= Lausanne Congress (1867) =

2nd Congress of the International Workingmen's Association (IWA)

The Lausanne Congress of 1867 was the 2nd General Congress of the International Workingmen's Association (IWA). The meeting was held in the city of Lausanne, Switzerland from 2 to 8 September 1867. It was attended by 71 delegates, representing the socialist and trade union movements of Switzerland, France, Germany, Great Britain, Italy, and Belgium.

==History==

===Background===
The International Workingmen's Association (IWA), commonly known as the First International, was an international association of trade unionist and socialist political activists which attempted to coordinate labour activities across national boundaries. The organisation is remembered for the active participation of many pioneer leaders of the modern socialist and anarchist movements, including Karl Marx and Mikhail Bakunin. Membership in the IWA was numerically small, its funding inadequate, and its institutional life short — lasting a mere 8 years from its establishment in 1864 until its termination at the Hague Congress of 1872.

Establishment of the IWA was related to ongoing efforts to coordinate the activities of the trade union movements in Great Britain and France, a project begun in connection with the 1862 London World's Fair. Economic crisis had led the imperial French government to concede the right to French workers to elect a delegation of 750 to the London exhibition. While in London certain members of this delegation headed by Henri Tolain (1828-1897) established contact with British trade union leaders and opened the door for a formal meeting in London the following summer in support of the Polish uprising of 1863.

The IWA first met in international session in the Swiss city of Geneva in September 1866 in an event remembered to history as the Geneva Congress.

===Convocation===

The Lausannne Congress was called to order on 2 September 1867 in Lausanne, Switzerland. There were 71 delegates in attendance, of whom the majority (38) were affiliated with the local Swiss labour movement. Also in attendance were 18 representatives of the French labour movement, including Tolain and Karl Marx's future son-in-law Charles Longuet; 6 German delegates, including medical doctor Louis Kugelmann and philosopher Ludwig Büchner; 2 delegates each from Great Britain and Italy, and one from Belgium. In addition there were in attendance four members of the General Council of the IWA, headed by Johann Eccarius.
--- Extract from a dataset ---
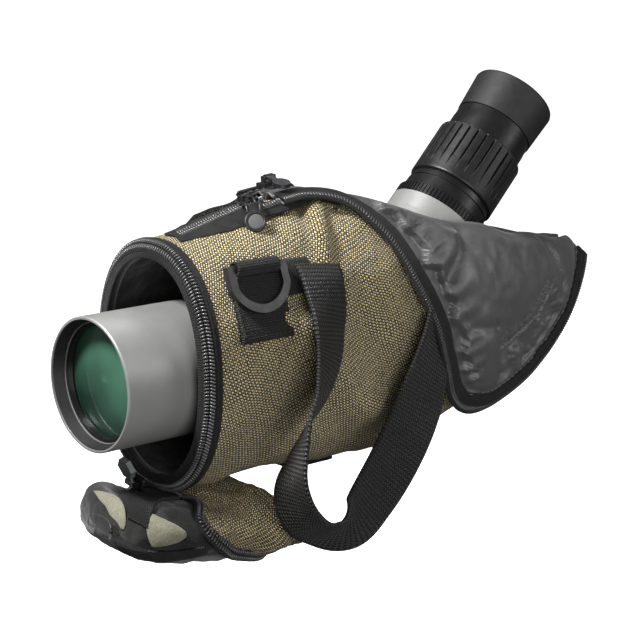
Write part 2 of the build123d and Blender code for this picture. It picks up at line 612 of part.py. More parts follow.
# ---------------------------------------------------------------- all sub-parts
PARTS = {
    "sunshade": sunshade,
    "sunshade_liner": sunshade_liner,
    "objective_barrel": objective_barrel,
    "objective_cell": objective_cell,
    "objective_retaining_ring": objective_retaining_ring,
    "objective_front_element": lambda: lens(9.6, 13.5, CELL_BORE - 0.05, 1.2, 0.8, OPTIC),
    "objective_rear_element": lambda: lens(15.5, 19.5, CELL_BORE - 0.05, 0.4, 0.8, OPTIC),
    "mid_tube": mid_tube,
    "focus_ring": focus_ring,
    "focus_cell": focus_cell,
    "focus_lens": lambda: lens(FOCUS_CELL_START + 1, FOCUS_CELL_START + 5, 18.95, 0.5, 0.5, OPTIC),
    "tripod_foot": tripod_foot,
    "thread_bush": thread_bush,
    "foot_screws": foot_screws,
    "prism_housing": prism_housing,
    "housing_cover": housing_cover,
    "cover_screws": cover_screws,
    "prism": prism,
    "prism_cage": prism_cage,
    "eyepiece_chassis": eyepiece_chassis,
    "lock_collar": lock_collar,
    "lower_scale_ring": lower_scale_ring,
    "zoom_ring": zoom_ring,
    "zoom_cell_front": lambda: zoom_cell(76, 8),
    "zoom_lens_front": lambda: lens(78, 82, 10.15, 0.8, 0.8, EYE),
    "field_stop": lambda: turned([(98, CHASSIS_BORE), (100, CHASSIS_BORE), (100, 9), (98, 8)], EYE),
    "zoom_cell_rear": lambda: zoom_cell(112, 7),
    "zoom_lens_rear": lambda: lens(113.5, 117, 10.15, 0.6, 0.6, EYE),
    "field_lens": lambda: lens(126, 130.5, CHASSIS_BORE - 0.02, 1.2, 0.3, EYE),
    "eye_lens": lambda: lens(139, 142.8, 11.95, 0.8, 1.4, EYE),
    "eye_lens_retainer": eye_lens_retainer,
    "upper_scale_ring": upper_scale_ring,
    "eyecup_sleeve": eyecup_sleeve,
    "eyecup": eyecup,
    "case_body": case_body,
    "case_lining": case_lining,
    "mouth_binding": mouth_binding,
    "mouth_zipper": mouth_zipper,
    "top_zipper_tape": top_zipper_tape,
    "top_zipper_coil": top_zipper_coil,
    "top_slider": lambda: slider(TOP_SLIDER),
    "top_pull": lambda: slider_pull(TOP_SLIDER, 17, 6.2, 4.6),
    "rear_slider": lambda: slider(REAR_SLIDER),
    "rear_pull": lambda: slider_pull(REAR_SLIDER, 14, 6.2, 4.2),
    "mouth_slider": lambda: slider(MOUTH_SLIDER),
    "mouth_pull": lambda: tab_pull(MOUTH_SLIDER, -20),
    "near_flap": near_flap,
    "near_flap_zipper": near_flap_zipper,
    "far_flap": lambda: other_side(near_flap()),
    "far_flap_zipper": lambda: other_side(near_flap_zipper()),
    "d_ring_near": d_ring,
    "d_ring_patch_near": d_ring_patch,
    "d_ring_far": lambda: other_side(d_ring()),
    "d_ring_patch_far": lambda: other_side(d_ring_patch()),
    "carry_strap": lambda: ribbon(STRAP_ROUTE),
    "strap_front_end": lambda: ribbon(STRAP_FRONT_END),
    "strap_rear_end": strap_rear_end,
    "cap_lining": cap_lining,
    "cap_shell": cap_shell,
    "cap_zipper": cap_zipper,
}

for node, build in PARTS.items():
    shape = build()
    if isinstance(shape, list):
        shape = Compound(children=shape)
    export_step(shape, f"parts/{node}.step")
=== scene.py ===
"""Looks of the angled spotting scope in its view-through case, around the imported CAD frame."""

import json
import math

import bmesh
import bpy
import numpy as np
from mathutils import Matrix, Vector, noise


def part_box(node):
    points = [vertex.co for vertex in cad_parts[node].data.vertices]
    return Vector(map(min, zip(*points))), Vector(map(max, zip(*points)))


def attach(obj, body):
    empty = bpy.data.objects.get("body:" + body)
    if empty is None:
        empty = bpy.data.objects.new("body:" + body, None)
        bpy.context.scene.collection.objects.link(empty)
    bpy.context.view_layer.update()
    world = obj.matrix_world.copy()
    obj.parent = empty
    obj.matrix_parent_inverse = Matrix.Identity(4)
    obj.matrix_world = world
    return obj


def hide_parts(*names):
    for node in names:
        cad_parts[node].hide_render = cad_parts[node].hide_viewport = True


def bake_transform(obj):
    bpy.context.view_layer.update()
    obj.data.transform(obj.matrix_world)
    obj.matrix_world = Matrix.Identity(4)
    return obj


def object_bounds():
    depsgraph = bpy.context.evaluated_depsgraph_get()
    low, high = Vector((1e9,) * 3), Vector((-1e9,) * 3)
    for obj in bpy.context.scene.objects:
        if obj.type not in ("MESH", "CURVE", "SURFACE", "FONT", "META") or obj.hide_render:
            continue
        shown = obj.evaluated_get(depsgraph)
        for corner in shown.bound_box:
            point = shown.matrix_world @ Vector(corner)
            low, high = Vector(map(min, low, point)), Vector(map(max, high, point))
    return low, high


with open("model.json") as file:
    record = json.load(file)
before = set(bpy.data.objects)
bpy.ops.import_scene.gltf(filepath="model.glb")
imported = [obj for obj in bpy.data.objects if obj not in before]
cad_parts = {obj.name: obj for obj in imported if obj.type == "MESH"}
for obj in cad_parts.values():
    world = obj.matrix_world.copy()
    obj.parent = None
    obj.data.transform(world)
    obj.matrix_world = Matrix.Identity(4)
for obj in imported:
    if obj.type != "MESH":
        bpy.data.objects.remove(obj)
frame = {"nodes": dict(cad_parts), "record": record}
cad_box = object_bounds()
record = frame["record"]

MM = 0.001
TAU = 2 * math.pi

# ------------------------------------------------------------------ frame
rim_low, rim_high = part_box("sunshade")
RIM_X = rim_low.x / MM
AXIS_Z = (rim_low.z + rim_high.z) / 2 / MM
CROSSING = 160.4           # station where the eyepiece axis leaves the optical axis
EYE_DIR = np.array([math.sqrt(0.5), 0.0, math.sqrt(0.5)])
EYE_UP = np.array([-math.sqrt(0.5), 0.0, math.sqrt(0.5)])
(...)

Each delegate held one equal vote, regardless of the number of mandates of support he had received. Many of those participating derived their basic political ideas from the writings of French mutualist Pierre-Joseph Proudhon.

===Decisions===

The gathering dealt with the organisational structure of the IWA and approved a uniform rate of dues of one English penny per capita, to be paid quarterly to the General Council in London. It was decided that the General Council would in turn be obligated to issue reports on a quarterly basis to the central committees of its affiliated national organisations.

The Congress debated the issue of national banks and the investment of trade union funds, ultimately approving a resolution made by Eccarius urging members of the IWA to work to "induce the trade unions to devote their funds to cooperative production" rather than tying up the same assets in bank accounts.

Also considered by the congress was the matter of education, opining in favour of the standard of free, compulsory, secular education.

The IWA, an international association of trade unionists from its creation, moved towards socialist advocacy at the Lausanne Congress, adopting a resolution calling for state ownership of transportation and exchange in order to break the hold of large companies on these institutions. This represented the first time that the organisation had formally supported the principle of collective ownership.